We can then begin to set up our chart with the tools we use to make our trade. For example, we select a time frame of 5 min . . EUR/USD . . CandleStick.

Chart 4



Notice the wavy line at the bottom. This is an indicator I use to help me determine where prices might be headed. It’s called stochastics. It’s generated by clicking the box at the bottom left labeled “add study.” This brings up a variety of indicators you can use to help guide you as you trade. Displayed on the right side they look like this:

Over the years I’ve checked out nearly all of them and found while most are helpful most of the time, you can’t depend on the majority of them. I use only a few.

For example, moving averages are somewhat dependable in determining the current direction of prices. There are two types, exponential and simple. At best they keep me from putting on a trade in the wrong direction.

At their poorest, they lag in showing a change of direction quickly enough for a trade. In a minute I’ll show you how I use them. And, by the way, I alter all the parameters of any indicator I use.

Now we have to draw some horizontal lines on the stochastic indicator at the bottom of the chart.

To do that, move your cursor down to the stochastics area and left click the chart. Select “Horizontal trend line.” It will be yellow. Then move the line to around the 80.00 level. Do the same thing again at the 20.00 level. It doesn’t have to be exact.

Do the same thing again only this time select the 50.00 level and change the line to green. You do this by clicking on the line and selecting a colour.

The area above the green line is generally where you would be looking to sell rather than buy. Below the green line is the buying area.


You see, one indicator alone is not the “yellow brick road” to riches. If it were there would be no markets. That’s why we use several indicators – including the price action itself – to make a “best guess” scenario for ourselves. After that it’s how we handle the gain or loss that will determine our success.

Next, we’re going to create two exponential moving averages by clicking on “Add Study,” then EMA. You’ll see EMA . . 14. Change the 14 to 20, click on the + sign and then change the line’s colour by clicking on the line and selecting green.

Do the same thing again, but this time change the 14 to 30 and colour the line red. What we’re doing here is creating a longer term line based on 30 bars that is red. Take a look at this screen. Notice the moving average lines are generally moving higher.

Chart 5

But, more important, the red line is below the green line. As long as this continues we would expect prices to move higher. Here is a blow-up of the chart.


During the early morning we would only BUY this pattern. Note how many opportunities we have to buy the latitude lines. Then, around 7:00 AM a report comes out. The spread widens to ten and after some backing and filling prices begin to drop. Notice how they are unable to better the seven o’clock high? That’s what we mean when we talk about watching the price action. Shortly after the EMA’s cross one another.

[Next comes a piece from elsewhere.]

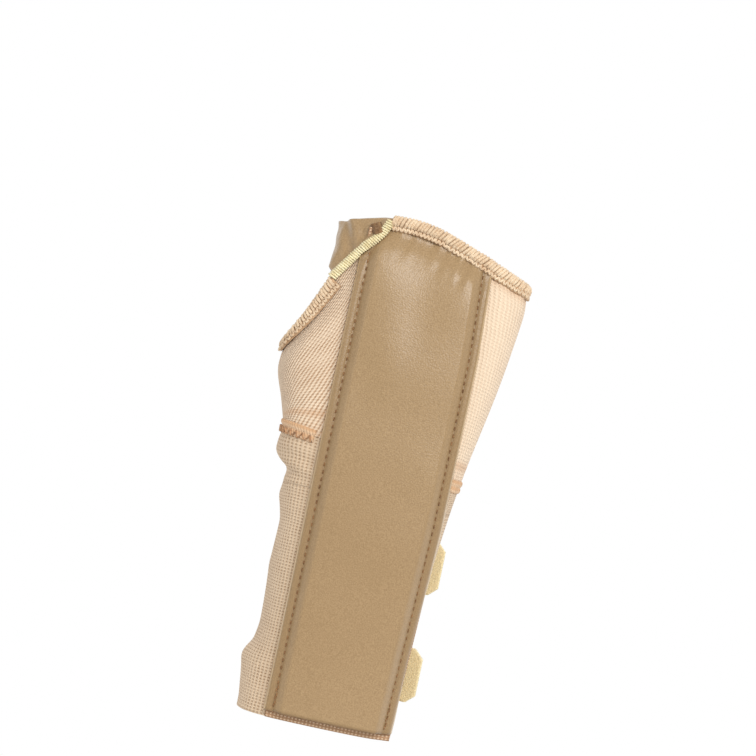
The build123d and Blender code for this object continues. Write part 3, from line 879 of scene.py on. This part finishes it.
def bound(name, line, reach_down, stand, swell=0.0):
    """A bound edge along a line: its core, its loops and its scalloped row."""
    core_drop = np.array([1.0, 0.93, 0.6, 0.25, 0.04, -0.02, 0.04, 0.30, 0.55, 0.60]) * reach_down
    core_lift = np.array([0.05, 0.70, 0.95, 0.95, 0.55, -0.5, -1.6, -2.0, -1.9, -1.5]) * MM
    steps = np.linspace(0, 1, 10)

    def core_place(s, t):
        lift = np.interp(t, steps, core_lift)
        angle, height = line.spot(s * line.length, np.interp(t, steps, core_drop))
        return on_arm(angle, height, lift + swell + stand(angle, height))

    def row(row_name, pitch, along, drop, lift, thickness, wander):
        """Like loops of yarn along the edge, each a little off its place."""
        paths = []
        for k in range(int(line.length / pitch)):
            spots = (k + 0.5) * pitch + np.array(along) * MM + 0.00010 * wander * math.sin(k * 1.7)
            lifts = np.array(lift) * MM + 0.00012 * wander * math.sin(k * 2.9)
            angle, height = line.spot(spots, np.array(drop) * reach_down)
            paths.append(on_arm(angle, height, lifts + swell + stand(angle, height) * (lifts > 0.0003)))
        return yarn(row_name, paths, thickness)

    core = laid(name + "_core", int(line.length / 0.0008), 27, core_place, (line.length, 0.009), 0.0005)
    core.data.materials.append(binding_core)
    loops = row(
        name + "_loops", 0.00118,
        [-0.75, -0.6, -0.25, 0.2, 0.5, 0.6, 0.6, 0.5],
        [0.66, 0.58, 0.36, 0.12, -0.05, -0.03, 0.22, 0.45],
        [0.5, 1.0, 1.3, 1.15, 0.5, -0.9, -2.0, -1.6], 0.00124, 1,
    )
    scallops = row(
        name + "_loops_scallops", 0.0015,
        [-0.75, -0.62, -0.3, 0.0, 0.3, 0.62, 0.75],
        [0.60, 0.68, 0.86, 0.93, 0.86, 0.68, 0.60],
        [0.5, 0.95, 0.95, 0.9, 0.95, 0.95, 0.5], 0.00085, 0,
    )
    for piece in (loops, scallops):
        piece.data.materials.append(binding_yarn)
    for piece in (core, loops, scallops):
        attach(piece, "root")
    return [core, loops, scallops]


corner_palm, corner_back = (float(angle_at(-0.0120, 0.1735, dorsal)) for dorsal in (False, True))
finger_angles = np.linspace(corner_palm, corner_back + 360, 300)
finger_line = Line(finger_angles, height_on(finger_edge, finger_angles, 0.0007, 0.168))
finger_bound = bound("finger_binding", finger_line, FINGER_WRAP, on_panel)
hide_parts("finger_binding")

# ---- Thumb binding: the same overlocked yarn round the thumb's opening.
# It runs from the bridge's foot on the palm side, round the thumb's side, to its foot at the back.
BRIDGE_FOOT = 0.1495
THUMB_WRAP = 0.0043
THUMB_SWELL = 0.0004

foot_x = thumb_x(BRIDGE_FOOT + 0.001)
foot_back, foot_palm = (float(angle_at(foot_x, BRIDGE_FOOT, dorsal)) for dorsal in (True, False))
thumb_angles = np.linspace(foot_back, foot_palm, 200)
thumb_line = Line(thumb_angles, height_on(thumb_height, thumb_angles, 0.0004, 0.135))
thumb_bound = bound("thumb_binding", thumb_line, THUMB_WRAP, bunching, THUMB_SWELL)
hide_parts("thumb_binding")

# ---- Web bridge: a short band of leatherette over the web between thumb and hand.
# Its lower edge curves up and its middle is tucked in against the web. Both its ends lap over the
# knit and are overcast there with pale thread, and a bar tack holds the end on the palm side.
BRIDGE_RISE = 0.0062
BRIDGE_TUCK = 0.0058
OVERCAST_PITCH = 0.00082


def bridge_end(height):
    """x of the bridge's sewn ends, close along the thumb line."""
    return thumb_x(height) + 0.0006 + 0.0014 * hump(height, 0.1670, 0.008)


def over_corner(angle, height):
    """How much higher the bridge lies where it laps over the panel's corner."""
    angle, height = np.broadcast_arrays(np.mod(angle, 360), height)
    x = bare_point(angle, height)[..., 0]
    lapped = ease((x - thumb_x(height) + 0.0030) / 0.0030) * ease((x - PANEL_RADIAL + 0.0005) / 0.002)
    return 0.0016 * lapped * (angle > 180)


def bridge_place(s, t):
    """From one sewn end to the other, with a fold and a ridge where the palm side bends."""
    height = 0.160 + 0 * s
    for _ in range(12):
        x_end = bridge_end(height)
        first, last = angle_at(x_end, height, True), angle_at(x_end, height)
        angle = first + (last - first) * s
        x = bare_point(angle, height)[..., 0]
        top = np.minimum(finger_edge(x), finger_edge(-0.0145)) - 0.0006
        foot = BRIDGE_FOOT + 0.0003 + BRIDGE_RISE * np.sin(math.pi * s) ** 0.8
        height = 0.5 * height + 0.5 * (foot + (top - foot) * t)
    slanting = bare_point(angle, height)[..., 0] + 0.45 * (height - 0.160)
    folds = 0.0006 * hump(slanting, -0.0205, 0.0032) - 0.0010 * hump(slanting, -0.0240, 0.0035)
    edge = np.minimum(np.minimum(s, 1 - s) * 0.07, np.minimum(t, 1 - t) * 0.026)
    rolled = np.sqrt(1 - (1 - np.clip(edge / 0.0009, 0, 1)) ** 2)
    tuck = BRIDGE_TUCK * np.sin(math.pi * s) ** 1.3 * (1 - 0.6 * t)
    rise = BRIDGE_OUT * (0.25 + 0.75 * rolled) + 0.00012 * np.sin(t * 17 + s * 6) - tuck
    return on_arm(angle, height, rise + folds * ease((angle - 190) / 12) + over_corner(angle, height))


bridge = laid("bridge", 120, 50, bridge_place, (0.066, 0.025), LEATHER)
bridge.data.materials.append(tan_leatherette)
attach(bridge, "root")
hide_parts("web_bridge")

overcast = []
for dorsal in (False, True):
    heights = np.linspace(BRIDGE_FOOT + 0.0006, 0.1735, 60)
    sewn_end = Line(angle_at(bridge_end(heights), heights, dorsal), heights)
    for k in range(int(sewn_end.length / OVERCAST_PITCH)):
        along = (k + 0.5) * OVERCAST_PITCH + np.array([-0.25, -0.2, 0.0, 0.2, 0.25]) * MM
        angle, height = sewn_end.spot(along, np.array([-1.45, -1.3, 0.0, 1.2, 1.4]) * MM)
        lift = np.array([0.8, 1.7, 1.7, 1.3, 0.3]) * MM
        overcast.append(on_arm(angle, height, lift + over_corner(angle, height)))
bridge_overcast = yarn("bridge_overcast_thread", overcast, 0.0008)
bridge_overcast.data.materials.append(thread("overcast_thread", colour(242, 231, 190), colour(214, 196, 148)))
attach(bridge_overcast, "root")
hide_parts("bridge_overcast")

TACK_X, TACK_HEIGHT, TACK_SIZE = -0.0163, 0.1694, 0.0042
TACK_COS, TACK_SIN = 0.86, 0.5
tack_rows = []
for k in range(9):
    shift = (k / 8 - 0.5) * (TACK_SIZE - 0.0006)
    across = np.linspace(-TACK_SIZE / 2, TACK_SIZE / 2, 6)
    height = TACK_HEIGHT + across * TACK_SIN - shift * TACK_COS
    angle = angle_at(TACK_X + across * TACK_COS + shift * TACK_SIN, height)
    lift = np.array([0.9, 1.9, 2.05, 2.05, 1.9, 0.9]) * MM
    tack_rows.append(on_arm(angle, height, lift + over_corner(angle, height)))
bar_tack = yarn("bar_tack_thread", tack_rows, 0.00058)
bar_tack.data.materials.append(thread("tack_thread", colour(152, 118, 80), colour(116, 84, 54)))
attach(bar_tack, "root")
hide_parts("bar_tack")

# ---- Flap bindings: a folded tape over each free edge of the opening at the back.
# Each is a ribbed tape, sewn to its flap with two rows of thread, and moves with it.
TAPE_WIDTH = 0.0045
TAPE_ROWS, STITCHES_IN_ROW = (0.0010, 0.0036), 30


def ribbed_tape():
    r = Recipe("edge_tape")
    ribs = r.node("TexWave", vector=r.cut(), bands_direction="Y", scale=320.0).outputs[1]
    return r.finish(r.blend(ribs, colour(206, 172, 130), colour(232, 206, 168)), 0.8, ribs, 0.0001, 0.5)


edge_tape = ribbed_tape()


def bind_flap(side, edge_x, towards):
    """Tape over a flap's edge; towards is -1 or 1, the way from the edge to its flap in x."""
    width = np.array([1.0, 0.96, 0.5, 0.1, 0.0, 0.1, 0.6, 1.0]) * TAPE_WIDTH
    lift = np.array([0.1, 0.75, 0.85, 0.8, -0.5, -1.8, -2.0, -1.8]) * MM
    steps = np.linspace(0, 1, 8)

    def place(s, t):
        fold = s if towards < 0 else 1 - s
        height = 0.0002 + 0.0784 * t
        x = edge_x + towards * np.interp(fold, steps, width)
        return on_arm(angle_at(x, height, True), height, np.interp(fold, steps, lift))

    tape = laid(side + "_tape", 28, 110, place, (0.011, 0.079), 0.0005)
    tape.data.materials.append(edge_tape)
    rows = []
    for inset in TAPE_ROWS:
        for k in range(STITCHES_IN_ROW):
            height = 0.001 + k * STITCH_PITCH + np.linspace(0, STITCH_LENGTH, 5)
            angle = angle_at(edge_x + towards * inset + 0 * height, height, True)
            rows.append(on_arm(angle, height, np.array([0.5, 1.0, 1.1, 1.0, 0.5]) * MM))
    stitches = yarn(side + "_tape_stitches", rows, 0.0005)
    stitches.data.materials.append(seam_thread)
    for piece in (tape, stitches):
        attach(piece, side + "_side")
    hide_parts(side + "_flap_binding")


bind_flap("radial", -0.0030, -1)
bind_flap("ulnar", 0.0050, 1)

# ---- Strap closures: two webbing straps across the opening, each sewn to the thumb-side flap.
# Each has a leatherette patch under its sewn end, and hooks under its cut-off tip that grip a
# patch of loops on the other flap.
STRAP_AT = {"lower": 0.0206, "upper": 0.0589}
STRAP_WIDTH, PATCH_WIDTH = 0.0190, 0.0214
TIP_CUT = 0.003


def strip(name, node, x_from, x_to, width, centre, wall, tip_cut=0.0):
    """A strip laid on the outer face of one of the frame's nodes, from x_from to x_to."""
    node_tree = tree_of(node)
    corners = [v.co.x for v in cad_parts[node].data.vertices]
    x_low, x_high = min(corners) + 0.0002, max(corners) - 0.0002
    reach_up = width / 2 - 0.0015

    def place(s, t):
        x = x_to + (x_from - x_to) * s
        half = width / 2 - np.clip(tip_cut - (x_to - x), 0, tip_cut)
        height = centre + (t - 0.5) * 2 * half
        y = np.full(len(x), np.nan)
        for i in range(len(x)):
            off = min(max(height[i] - centre, -reach_up), reach_up) * (0.6 if tip_cut else 1)
            start = Vector((min(max(x[i], x_low), x_high), FAR_OUT, centre + off))
            hit = node_tree.ray_cast(start, Vector((0, -1, 0)))
            if hit[0] is not None:
                y[i] = hit[0].y
        y = np.where(np.isnan(y), np.nanmean(y), y)
        return np.stack([x, y, height], -1)

    return laid(name, 60, 26, place, (abs(x_to - x_from), width), wall)


def webbing():
    """Small plain-woven squares."""
    r = Recipe("strap_webbing")
    parts = r.node("SeparateXYZ", vector=r.cut())
    warp, weft = r.wave(parts.outputs[0], 0.0012), r.wave(parts.outputs[1], 0.0012)
    weave = r.raised(r.sum("MULTIPLY", warp, weft))
    cloth = r.blend(weave, colour(206, 180, 140), colour(240, 222, 186))
    return r.finish(cloth, 0.78, weave, 0.0003, 0.8, sheen=0.1)


def curled_tape(name, light, dark, scale, depth):
    """Hook or loop tape: a dense field of small curls."""
    r = Recipe(name)
    curls = r.node("TexVoronoi", vector=r.object_place(), scale=scale).outputs[0]
    return r.finish(r.blend(r.ramp(curls, 0.0, 0.8), light, dark), 0.7, curls, depth, 0.9, sheen=0.2)


strap_webbing = webbing()
hook_tape = curled_tape("hook_tape", colour(236, 220, 178), colour(222, 206, 162), 1300.0, 0.00015)
loop_tape = curled_tape("loop_tape", colour(238, 222, 190), colour(205, 182, 146), 700.0, 0.0006)
for level, centre in STRAP_AT.items():
    closure = level + "_closure"
    made = {}
    for part, node, x_from, x_to, width, wall, tip_cut in (
        ("anchor", "anchor_patch", -0.0225, -0.0088, PATCH_WIDTH, 0.0012, 0),
        ("root", "strap_root", -0.0210, -0.00875, STRAP_WIDTH, 0.0012, 0),
        ("webbing", "strap", -0.0085, 0.0300, STRAP_WIDTH, 0.0012, TIP_CUT),
        ("hooks", "hook_patch", 0.0080, 0.0300, STRAP_WIDTH, 0.0009, TIP_CUT),
        ("loops", "loop_patch", 0.0096, 0.0210, PATCH_WIDTH, 0.0012, 0),
    ):
        node = f"{level}_{node}"
        made[part] = strip(f"{level}_{part}", node, x_from, x_to, width, centre, wall, tip_cut)
        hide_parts(node)
    for part, skin, slot_name, body in (
        ("anchor", tan_leatherette, "leatherette", "radial_side"),
        ("root", strap_webbing, "strap_webbing", "radial_side"),
        ("webbing", strap_webbing, "strap_webbing", closure),
        ("hooks", hook_tape, "hook_tape", closure),
        ("loops", loop_tape, "loop_tape", "ulnar_side"),
    ):
        made[part].data.materials.append(skin)
        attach(made[part], body)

Which brings up the next tool we use – connecting the highs and lows of prices. This is sometimes a little hard to judge, but basically we left click on the chart, select “Draw Trendline” and move the cursor to a high or low and click again. Then drag the line to the next high or low.

After a few practice tries it will become easier. These lines are important because they show us if we are getting higher highs or lower lows. We always want to be trading in the direction (the trend) of prices.

Another thing you’ll notice when drawing trendlines is that prices will usually retract or rally roughly half-way the distance from the previous move. This can be helpful when picking a latitude line to trade. Lastly, to finish setting up our chart, we need to create the latitude lines themselves. Although they look like they’re automatically drawn, they’re not. We have to do it ourselves. And there’s a reason for that.

Most of the time I construct them in five pip increments. But sometimes, when things become really wild, I’ll use a ten pip increment. When things become slow, I’ll often use just three pips between latitude lines.

To do this we left click on our chart, select “Horizontal Trendline,” and move the line to the price we want. Then click on the line and change the colour to blue. To draw another latitude line just click on any line and select “Duplicate.”

Once again, I apologize for being so redundant but I believe you must be consistent each time you trade. For example, I believe one of the biggest faults a good trader can have I thinking the money he has earned is “house money,” like cash won at a casino.

That money isn’t theirs anymore. It’s yours! You’ve got to protect it. And you do that with good old-fashioned discipline. For example, I have no trade going as the 7:00 AM report period approaches. Sure enough, it shocks the market.

Stochastics had already been in a decline and failed to better their 6:00 AM high. A comfortable divergence had occurred when prices rallied but stochastics did not. By the way today is Monday, June 25th. I’ve been writing this report for about two weeks now. Seems like only yesterday I showed you my pizza trade. This one reminded me of that. Now that you have an idea what this is all about you can understand the trade a little better.

I placed an order to sell at the 1.3460 line and buy at 1.3455. Here’s the trade:


You can also see the Moving Averages crossing over. The red line is now moving above the green, signaling a decline.

You’ll note we did not have any other trade going when prices fell from roughly 1.3465 to 1.3445, a drop of 20 pips. We don’t need to and we don’t much care. We’re only interested in that five percent per day (which in this case we’ve already earned).

Once we’ve set up our 5 minute chart we can click on the chart icon and duplicate the chart. Then change it to 15 minutes. Do it again and change it to one minute.

We now have three charts with different time frames that we can use to anticipate what latitude lines we will use and the direction we should follow. By moving the sides of each chart (the windows) we can look at all three as we trade, as it shows below.


Before I finish Organizing our Trade I want emphasize how important it is to have everything working for you – “in-sync” so to speak. Watch all three stochastic charts, moving average cross-overs, etc. Remember you only need 2-3 good, solid trades to meet your 5% goal.